Peeling Back the Layers

So, what’s behind these losses? Catastrophic events are a big piece of the puzzle. Think wildfires, hurricanes, floods - the kind of events that lead to massive claims. The first half of 2023 saw these events nearly double in intensity, leaving insurers holding a much bigger bill than anticipated. But it’s not just the disasters themselves; it’s also how much more expensive each claim has become. This is where inflation comes into play. The cost of repairing or rebuilding has skyrocketed, thanks to rising prices for materials and labor. This one-two punch of more frequent cat events and higher claim costs has pushed the industry into a tough spot.

Another layer here is the role of secondary perils. These aren’t your headline-grabbing hurricanes or earthquakes; they’re smaller, more frequent events that have started to add up to significant losses. Things like hailstorms or localized floods. As these secondary perils become more costly, they’re reshaping the risk landscape for insurers.

Looking Ahead: The Ripple Effects

What does a $24.5 billion underwriting loss mean for the future? First off, it’s a clear signal that insurers need to adjust their pricing strategies. Premiums are likely to rise, particularly for policies covering regions or types of properties that are most at risk from catastrophic events. This isn’t just about recouping losses; it’s about ensuring insurers can cover future claims without ending up in the red.
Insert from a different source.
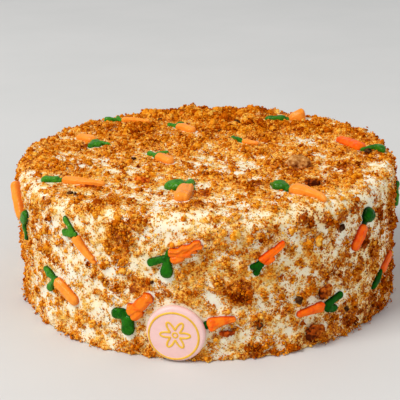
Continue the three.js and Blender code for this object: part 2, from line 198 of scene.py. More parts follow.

There’s also a bigger picture to consider. The insurance industry is built on the principle of spreading risk, but what happens when those risks become increasingly unpredictable and expensive? We might see insurers pulling back from markets that are deemed too risky or introducing stricter policy terms. This could lead to a scenario where insurance becomes less accessible or more expensive for those who need it most.

Furthermore, this situation underscores the importance of innovation within the industry. From more sophisticated risk modeling to the adoption of new technologies for damage assessment and claims processing, insurers will need to evolve. There’s also a growing conversation around sustainability and climate resilience. As catastrophic events become more frequent and severe, partly due to climate change, the industry’s role in promoting and insuring sustainable practices is becoming more critical.

Final Thoughts

The $24.5 billion underwriting loss is more than a bad semester for the U.S. property/casualty insurance industry. It’s a stark warning. It highlights the need for insurers to adapt to a changing world where risks are not only growing but also becoming harder to predict and price accurately. This situation is a call to action for insurers, policymakers, and society at large to come together to address these challenges head-on. Whether through better risk management, innovative insurance products, or efforts to combat climate change, the goal must be to build a more resilient future for all.